My own AVR-ISP500 connected to an ATMega328p to demonstrate a simple LED flashing program
Design Standards for the Embedded World
In the embedded world there are many different coding guidelines intended to produce reliability and safety in products, two of which I mentioned earlier: DO-178B (which is just one out of many documents intended for quality code in the avionics world), and MISRA C, which is geared more towards the automotive industry. The latter includes mandatory (must-meet), required (must-meet unless a formal exception procedure is followed), and advisory (optional) guidelines for clean and reliable code, covering everything from commenting to pointers, preprocessing directives and storage access. The standard is available on the MISRA website for £15 (they also publish a C++ standard along with automatic code generation standards). Additionally, depending on which development environment you are using for your projects, it may support it and other standards, and allow you to check your code against them as you work (IAR Embedded Workbench is one such IDE that has this feature).

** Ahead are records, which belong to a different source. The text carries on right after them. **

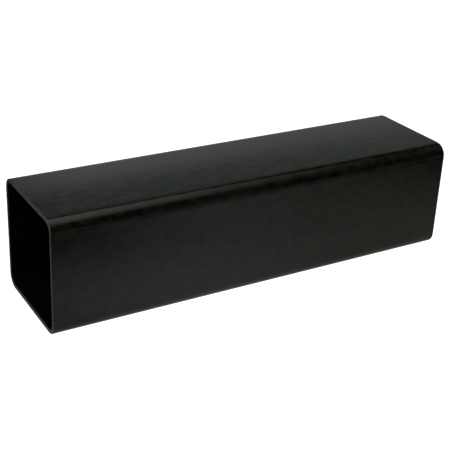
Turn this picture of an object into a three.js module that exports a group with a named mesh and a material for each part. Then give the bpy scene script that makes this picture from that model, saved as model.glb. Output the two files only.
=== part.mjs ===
// A short length of square plastic pipe: one thin-walled extrusion with rounded
// corners, open right through, with both ends cut square and lightly deburred.
//
// Millimetres, +Z up. The pipe lies on one of its flats, with its length along X.
// The origin is on the surface that it lies on, under the middle of its length.

import * as THREE from "three";

// Driving dimensions.
const OUTER_SIZE = 65; // across the flats, the same in width and in height
const LENGTH = 248; // from cut end to cut end
const WALL = 2.2; // wall thickness, even all the way round
const CORNER_RADIUS = 7.2; // outside radius of the four long corners
const EDGE_BREAK = 0.3; // deburring at the ends, on the outer and on the inner edge

const ARC_STEPS = 16; // straight steps in each quarter-round corner
const BEVEL_STEPS = 1; // the deburring is one flat chamfer
const QUARTER_TURN = Math.PI / 2;

const pipeMaterial = new THREE.MeshStandardMaterial({
  color: 0x1d1e1d,
  roughness: 0.38,
  metalness: 0,
});

// Draws a square with round corners, centred on the section's own origin and
// running anticlockwise, into a Shape or a Path.
function roundedSquare(outline, size, radius) {
  const arcCentre = size / 2 - radius;
  const quadrants = [
    [1, 1],
    [-1, 1],
    [-1, -1],
    [1, -1],
  ];
  quadrants.forEach(([sideX, sideY], quadrant) => {
    const start = quadrant * QUARTER_TURN;
    outline.absarc(
      sideX * arcCentre,
      sideY * arcCentre,
      radius,
      start,
      start + QUARTER_TURN,
      false,
    );
  });
  outline.closePath();
  return outline;
}

// The pipe's section: the outer rounded square with the bore as a hole. The inner
// corners share the outer corners' centres, so the wall keeps its thickness there.
function pipeSection() {
  const section = roundedSquare(new THREE.Shape(), OUTER_SIZE, CORNER_RADIUS);
  const boreSize = OUTER_SIZE - 2 * WALL;
  const boreRadius = CORNER_RADIUS - WALL;
  section.holes.push(roundedSquare(new THREE.Path(), boreSize, boreRadius));
  return section;
}

// The section drawn out to its length. The bevel starts inside the wall, so it
// takes the edge off both ends without making the pipe any wider or longer.
function pipeGeometry() {
  const geometry = new THREE.ExtrudeGeometry(pipeSection(), {
    depth: LENGTH - 2 * EDGE_BREAK,
    curveSegments: ARC_STEPS,
    bevelEnabled: true,
    bevelThickness: EDGE_BREAK,
    bevelSize: EDGE_BREAK,
    bevelOffset: -EDGE_BREAK,
    bevelSegments: BEVEL_STEPS,
  });
  geometry.center();
  return geometry;
}

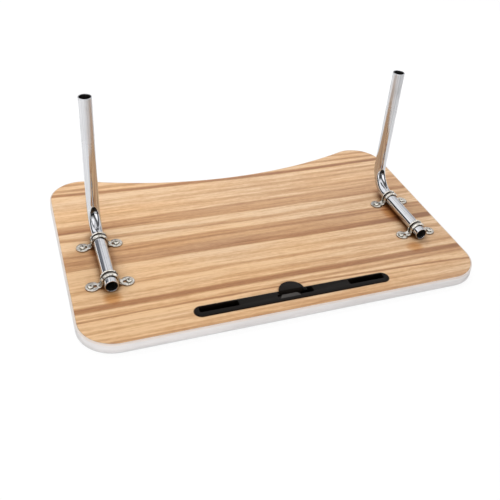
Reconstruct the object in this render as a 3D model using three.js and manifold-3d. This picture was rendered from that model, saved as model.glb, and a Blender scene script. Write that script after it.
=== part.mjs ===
// Wheelchair tray table, in millimetres with +Z up.
// The tray lies on its work face with its two leg tubes standing up, as it is laid out for fitting.
// The origin is the middle of the board's outline, on the surface that the board lies on.
// +X runs along the board's width, and +Y runs from its straight front edge to the hollow side.

import * as THREE from 'three';
import { mergeVertices } from 'three/addons/utils/BufferGeometryUtils.js';
import Module from 'manifold-3d';

const wasm = await Module();
wasm.setup();

// Board
const BOARD_WIDTH = 600;
const BOARD_DEPTH = 390;
const BOARD_THICKNESS = 15;
const LAMINATE_THICKNESS = 0.75;
const FRONT_CORNER_RADIUS = 52;
const BACK_CORNER_RADIUS = 50;
const HOLLOW_DEPTH = 43;
const BAND_THICKNESS = 2;
const BAND_ROUNDING = 1.5;
const BAND_TRIM = 0.25;
const GLUE_GAP = 0.2;

// Leg tubes
const TUBE_DIAMETER = 19;
const TUBE_WALL = 1.2;
const TUBE_FROM_SIDE = 56.25;
const TUBE_FROM_FRONT = 100;
const TUBE_STRAIGHT = 115.75;
const BEND_RADIUS = 38;
const LEG_HEIGHT = 219;
const TUBE_CLEARANCE = 0.3;

// Crush mark on the inside of each bend
const CRUSH_HALF_WIDTH = 6.4;
const CRUSH_DEPTH = 2;
const CRUSH_START_ANGLE = 4;
const CRUSH_END_ANGLE = 74;

// Pipe saddles
const STRAP_THICKNESS = 1.5;
const STRAP_WIDTH = 11;
const LIP_HEIGHT = 1.5;
const LIP_WIDTH = 1.5;
const FOOT_RADIUS = 6.5;
const EAR_LENGTH = 22.2;
const EAR_RADIUS = 9.5;
const EAR_SLOT_LENGTH = 11;
const EAR_SLOT_WIDTH = 5;
const EAR_SLOT_FROM_END = 5;
const FRONT_SADDLE_FROM_END = 16;
const REAR_SADDLE_FROM_BEND = 10;

// Wood screws
const SCREW_DIAMETER = 4;
const SCREW_LENGTH = 11;
const SCREW_POINT = 2.5;
const SCREW_HEAD_DIAMETER = 8.6;
const SCREW_HEAD_HEIGHT = 2.8;
const CROSS_LENGTH = 4.6;
const CROSS_WIDTH = 1;
const CROSS_DEPTH = 1.4;
const SCREW_CLEARANCE = 0.3;
const REAR_SCREW_INSET = 2;

// Slot insert
const SLOT_LENGTH = 294;
const SLOT_WIDTH = 19.5;
const SLOT_FROM_FRONT = 30.5;
const SLOT_DEPTH = 10;
const SLOT_FLANGE_THICKNESS = 1;
const SLOT_FLANGE_OVERHANG = 0.75;
const SLOT_FLOOR = 1.5;
const SLOT_BACK_WALL = 1.25;
const SLOT_BOARD_GAP = 0.3;
const GROOVE_WIDTH = 10.25;
const POCKET_LENGTH = 56;
const POCKET_END_WALL = 7;
const POCKET_CORNER_RADIUS = 2;

// Flap and the lugs that carry it
const FLAP_RADIUS = 19;
const FLAP_THICKNESS = 1.75;
const FLAP_OFFSET = -3.7;
const FLAP_HEEL = 0.5;
const FLAP_NECK = 1.25;
const FLAP_BOARD_GAP = 0.3;
const FLAP_END_GAP = 0.5;
const BARREL_RADIUS = 2;
const BARREL_DROP = 0.9;
const PIN_RADIUS = 0.75;
const PIN_CLEARANCE = 0.3;
const PIN_GRIP = 2.5;
const LEFT_LUG_WIDTH = 4.05;
const RIGHT_LUG_WIDTH = 3;

// Rest pad in front of the flap
const PAD_OFFSET = -9;
const PAD_FRONT_LENGTH = 31.5;
const PAD_BACK_LENGTH = 23;
const PAD_THICKNESS = 1;
const PAD_BELOW_RIM = 0.5;
const PAD_GAP = 0.3;
const PAD_LEDGE_BITE = 2;
const PAD_FLAP_GAP = 0.4;

// Facets
const CORNER_STEPS = 10;
const LOBE_STEPS = 3;
const HOLLOW_STEPS = 28;
const ROUND_STEPS = 24;
const BEND_STEPS = 18;
const ARCH_STEPS = 20;
const FOOT_STEPS = 5;
const SMALL_ROUND_STEPS = 16;
const BAND_STEPS = 3;

// Places that follow from the sizes
const sides = { left: -1, right: 1 };
const frontEdge = -BOARD_DEPTH / 2;
const tubeRadius = TUBE_DIAMETER / 2;
const tubeX = BOARD_WIDTH / 2 - TUBE_FROM_SIDE;
const tubeAxisZ = BOARD_THICKNESS + tubeRadius + TUBE_CLEARANCE;
const tubeEndY = frontEdge + TUBE_FROM_FRONT;
const bendStartY = tubeEndY + TUBE_STRAIGHT;
const bendTopZ = tubeAxisZ + BEND_RADIUS;
const legTopZ = BOARD_THICKNESS + LEG_HEIGHT;
const saddleYs = {
  front: tubeEndY + FRONT_SADDLE_FROM_END,
  rear: bendStartY - REAR_SADDLE_FROM_BEND,
};
const strapInner = tubeRadius + TUBE_CLEARANCE;
const earReach = strapInner + STRAP_THICKNESS + EAR_LENGTH;
const earSlotEnd = earReach - EAR_SLOT_FROM_END;
const screwReach = earSlotEnd - SCREW_DIAMETER / 2 - SCREW_CLEARANCE;
const screwReaches = { front: screwReach, rear: screwReach - REAR_SCREW_INSET };
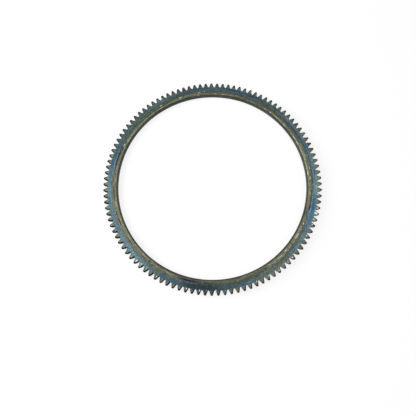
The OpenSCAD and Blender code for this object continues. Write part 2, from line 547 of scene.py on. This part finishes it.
# Stretches of the ring with a look of their own: the azimuth of the middle, then the cosines of
# the angle from there where the look starts and where it is whole
BEADED = (80, -0.2, 0.4)
STRAW_RIM_RIGHT = (-40, 0.7, 0.95)
STRAW_RIM_LEFT = (-158, 0.7, 0.95)
BRIGHT_BEVELS = (-146, 0.72, 0.92)
DARK_BEVELS = (90, 0.3, 0.8)
SOOTY = (-137, 0.5, 0.9)
BURNT = (-130, -0.1, 0.7)
DARK_BORE = (-90, 0.1, 0.6)
FINE_LINES = (80, -0.3, 0.5)
# The other way round: this look is missing near the azimuth and whole far from it
DARK_PLAIN_EDGES = (-25, 0.9, 0.4)

# Radii in mm where a look starts and where it is whole, in either direction
BORE_WALL = (147.9, 147.3)
OUTER_WALLS = (150.0, 152.0)
FLECKED = (156.0, 154.0)
TEETH_START = (160.0, 161.8)
OUTLINED = (160.0, 161.5)
SOOTY_BEVELS = (160.5, 161.5)
WORN_BEVELS = (161.0, 162.0)
STRAW_RIM = (163.0, 161.0)
DARK_TIPS = (164.4, 166.6)
TURNED_TIPS = (167.2, 167.6)

# Middle of the face and of the beads along the bore's edge, as radii in mm
MEAN_R_MM = 155.0
BEAD_R_MM = 148.5
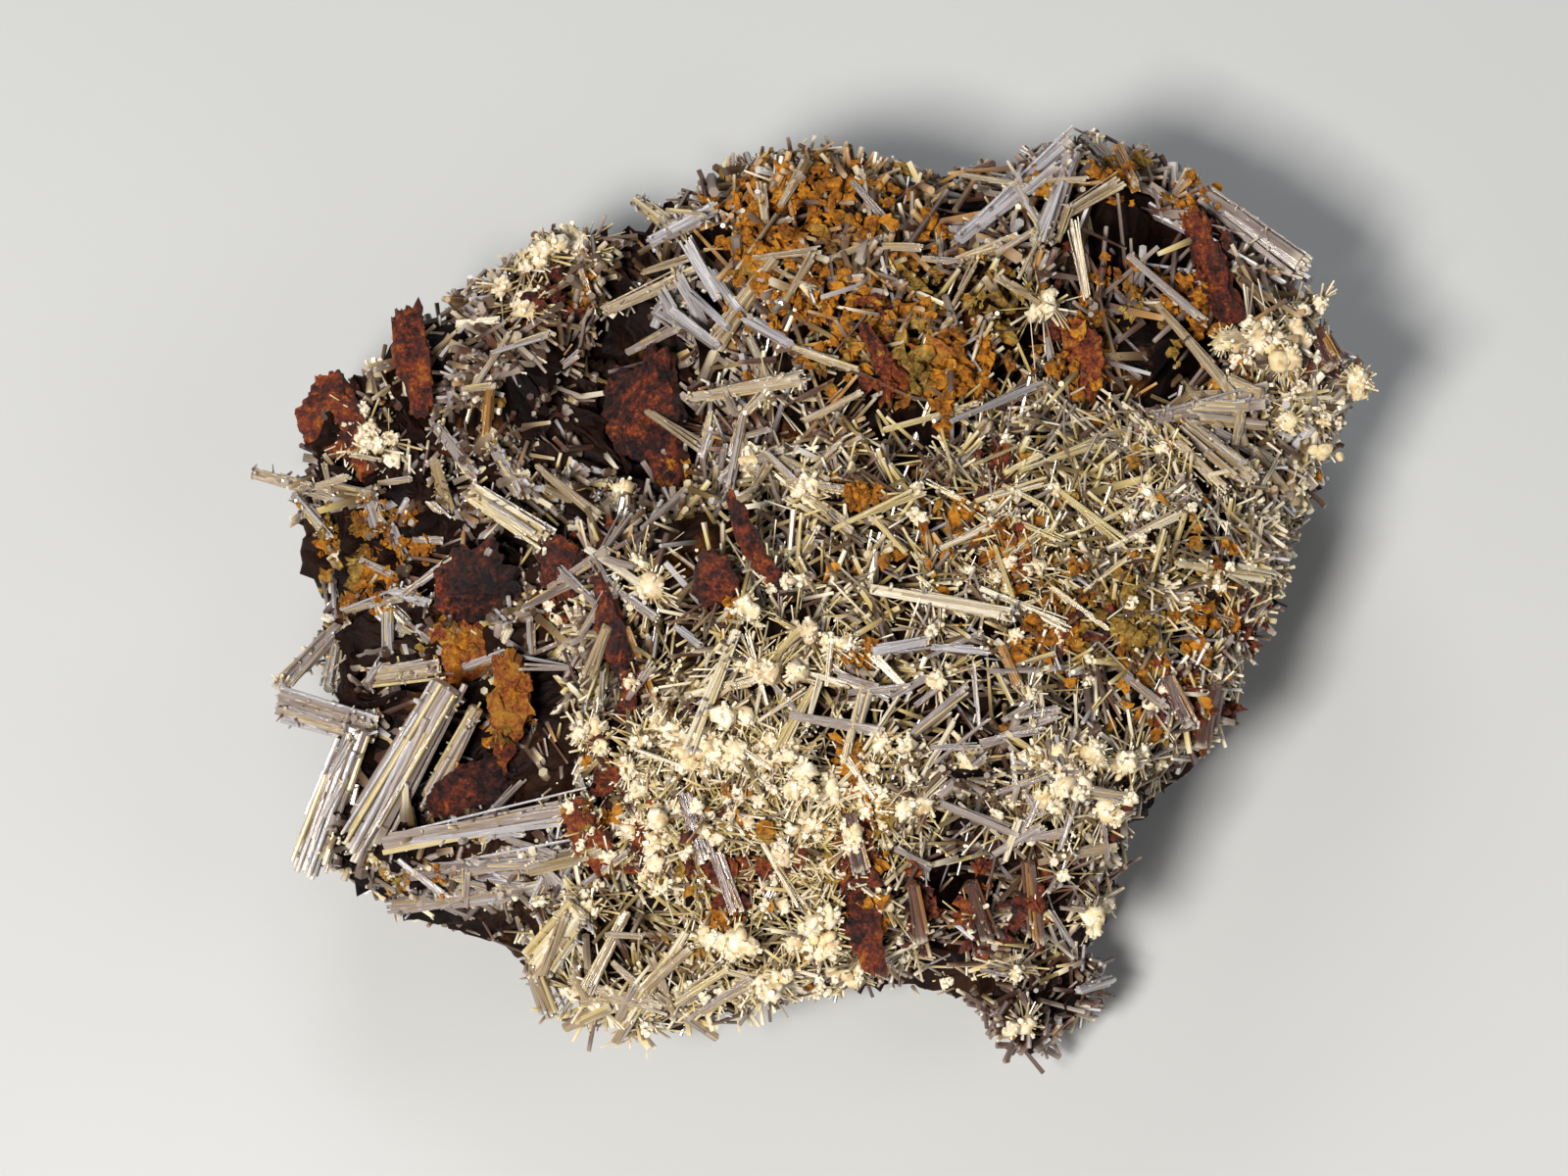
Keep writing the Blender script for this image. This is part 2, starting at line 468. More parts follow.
# The colours at both ends of each tone band, and its roughness.
BAND_COLOURS = (
    ((0.92, 0.82, 0.62), (0.76, 0.62, 0.39)), ((0.78, 0.61, 0.26), (0.50, 0.37, 0.12)),
    ((0.47, 0.34, 0.18), (0.30, 0.20, 0.09)), ((0.40, 0.315, 0.265), (0.21, 0.155, 0.13)),
    ((0.60, 0.57, 0.58), (0.32, 0.29, 0.30)), ((0.15, 0.050, 0.018), (0.05, 0.017, 0.011)),
    ((0.52, 0.25, 0.025), (0.28, 0.115, 0.012)),
)
BAND_ROUGHNESS = (0.55, 0.28, 0.30, 0.18, 0.10, 0.40, 0.90)


def band_stops(pairs):
    return tuple(
        (band + side * TONE_SPREAD, colour)
        for band, pair in zip(BANDS, pairs) for side, colour in zip((-1, 1), pair)
    )


CRYSTAL_COLOURS = band_stops(BAND_COLOURS)
CRYSTAL_ROUGHNESS = band_stops([((value,) * 3,) * 2 for value in BAND_ROUGHNESS])


def fine_crystal_finish():
    """The look of the fine crystals, which depends only on each one's tone and the place along it."""
    finish = Finish("fine crystals", IOR=2.2)
    tone = finish.measure("tone")
    along = finish.measure("along")
    body = finish.ramp(tone, CRYSTAL_COLOURS)
    stained = finish.blend(0.86, body, (0.052, 0.019, 0.006))
    shade = finish.blend(along.between(0.08, 0.9), stained, body)
    pale = finish.blend(0.6, body, (0.92, 0.84, 0.66))
    whitening = along.between(0.80, 1.0) * (0.85 - tone.between(0.30, 0.48) * 0.55)
    tipped = finish.blend(whitening, shade, pale)
    finish.put("Base Color", tipped)
    finish.put("Roughness", finish.ramp(tone, CRYSTAL_ROUGHNESS))
    return finish.material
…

While you might not be intending to develop robust, safety-critical systems any time soon, simply reading and familiarizing yourself with these standards helps keep your firmware cleaner and more efficient, and gives you insight into how industrial products work internally.
Final Words: An Assembly Game
I didn't say much about Assembly as a choice of language earlier, which is a shame - it's certainly viable in its own right and does give you a bit more freedom when it comes to communicating with a CPU directly. However, I wanted to mention an entertaining game called TIS-100 by Zachtronics. In TIS-100 you are tasked with reprogramming an older computer in assembly to find out its purpose. Although it only features single-register processors and a lack of memory access, it introduces multicore processing and is a fun introduction (or way to practice) the basics of assembly. If you're looking for a different sort of puzzle game to pass the time, check it out.